# uromastyx and tortoise together??



## leopardgeckobanter (Sep 3, 2013)

Hi guys just asking and by no means am I going to go through with it but what do you guys think about housing a uromastyx and desert habitat tortoise together would only male sense same temps, diet, humidity ect, (again just for thoughts not going to go through with this)


----------



## MikeO233 (Sep 14, 2014)

I can't even begin to understand why anyone would want to do this?


----------



## leopardgeckobanter (Sep 3, 2013)

Neither do I but would be interesting to hear if anyone has :lol2: :lol2:


----------



## Debbie1962 (Dec 5, 2008)

I would have thought the uro would need higher temps than the tort even if it is a desert tort. Torts are also very nippy and would probably take a bite out of the uro.


----------



## Jamie XVX (Nov 24, 2014)

Tortoises don't play well with others, so I wouldn't do this. As above, I can't see why you'd want to anyway.


----------



## Creed (Apr 2, 2014)

Well actually, this isn't as farfetched as you'd think. Some zoo's here keep turtle and lizards together too (Malacochersus/Gerrhosaurus and Pyxi/Oplurus I think). I haven't been able to visit this particular zoo to see how they managed this though.

Anyway, you'd have to have a truly huge vivarium should you attempt to pull this off and a very deep understanding of both species. I don't think this kind of project would end very well for most people.


----------



## supatips (May 29, 2012)

First off I personally wouldn't do this and wouldn't reccomend it to be honest. There are some mixed species setups I've seen in magazines and read about though. 

You need to look at what species overlap in the wild. I've no idea how aggressive and territorial uromastyx are. As a tortoise keeper I know what tortoises are like though. Males can be quite aggressive in some species. They can also become quite stressed easily so if the lizard was a fair bit bigger than the tort that might be a problem. Feeding could be problematic also and could lead to aggression issues and fighting. 

The one thing all the mixed setups I've seen have in common is they contain species that overlap in the wild and they have absolutely tons of space both ground and treetop. They can all get away from each other basically.


----------



## Debbie1962 (Dec 5, 2008)

> I've no idea how aggressive and territorial uromastyx are


They are fairly territorial and can be aggressive during breeding season especially the females.


----------



## supatips (May 29, 2012)

Debbie1962 said:


> They are fairly territorial and can be aggressive during breeding season especially the females.

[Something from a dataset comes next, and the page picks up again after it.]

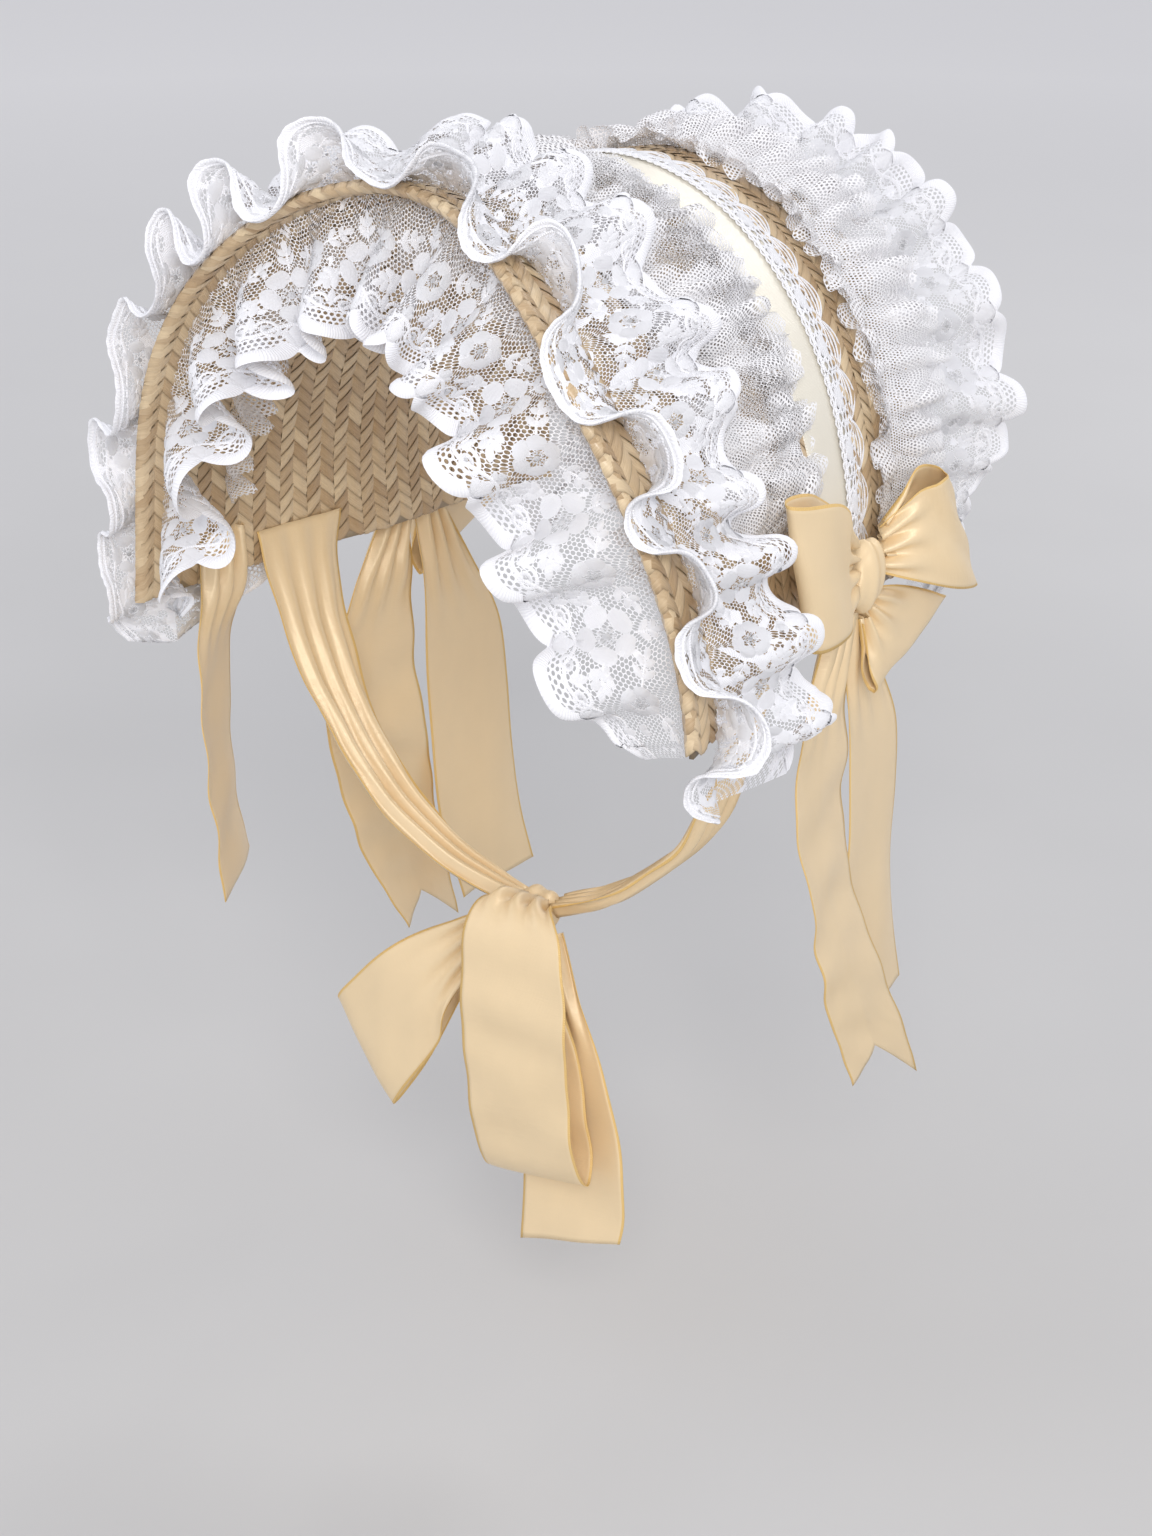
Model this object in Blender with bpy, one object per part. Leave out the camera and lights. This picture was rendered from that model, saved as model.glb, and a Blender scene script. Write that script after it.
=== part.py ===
"""Straw half bonnet with lace and tulle ruffles, a satin band, side bows and chin ties.

All named sizes are in millimetres. +Z is up, the wearer looks towards -Y, and +X is the
wearer's left. The origin is the crown seat: the middle of the straw's inner face, where the
top of the head carries the bonnet.
"""

import math

import bmesh
import bpy
import numpy as np

MM = 0.001

# Wall thicknesses.
STRAW = 2.0
LACE = 1.0
TULLE = 1.0
RIBBON = 1.0
GAP = 0.3
HALF_STRAW = STRAW / 2

# Where the satin band and the trim beside it lie, behind the rim.
BAND_FRONT = 112.0
BAND_BACK = 142.0
TRIM_FRONT = 133.0
TRIM_STEP = 143.0
TRIM_BACK = 153.0

# Columns of a straw section, from the front rim to the back edge. Each section is an arch over
# the head: half of an ellipse that is half_width wide and drop high, then a straight side.
Y, TOP, HALF_WIDTH, DROP, FLARE, DIP, SWEEP, SIDE = range(8)
SECTIONS = (
    (-127, 15, 118, 172, 7, -17, -6, 0),
    (-65, 4, 109, 154, 3, -7, 3, 6),
    (-14, 1, 100, 138, 0, 0, 9, 20),
    (14, 1, 97, 132, 0, 2, 10, 26),
    (54, -3, 94, 124, 0, 4, 12, 32),
    (76, -10, 89, 116, 0, 5, 13, 34),
)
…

Sounds like a recipie for disater then. 

I've only read very vaguely about them as a species to be honest so know next to nothing about them.

Tortoises can be aggressive but I'm imagining the Uromastyx being far quicker and agile compared to a tortoise.


----------



## jarich (Mar 23, 2012)

Unfortunately zoos are often bad examples of care for reptiles, as much as I wish it werent true. However, as supatips pointed out, the thing they seem to have in common that allows for it is a whole lot of space. Large room size enclosures can allow for enough space to have species together, but it really does require enough room for them to be out of sight of each other if they want to be. They then have the capacity to control their stress naturally. Most people would not have that kind of room to accommodate the multiple basking areas, feeding areas, etc that this kind of thing would require, I think.


----------



## Reema (Mar 6, 2021)

i have my egyptian uromastyx with my male tortoises together, they are both 7 inch height now so i don’t know when my uromastyx grow bigger if it will harm my tortoise or not , they have been together for a year , they never bite or scratch each other , in fact in the winter they kinda cuddle to warm each other


----------



## Shellsfeathers&fur (Jan 18, 2009)

Which species of tortoise and how old?

I doubt very much they are cuddling up together. Perhaps you could post some picture with details of the set up - temperatures, substrate, heat source etc?


----------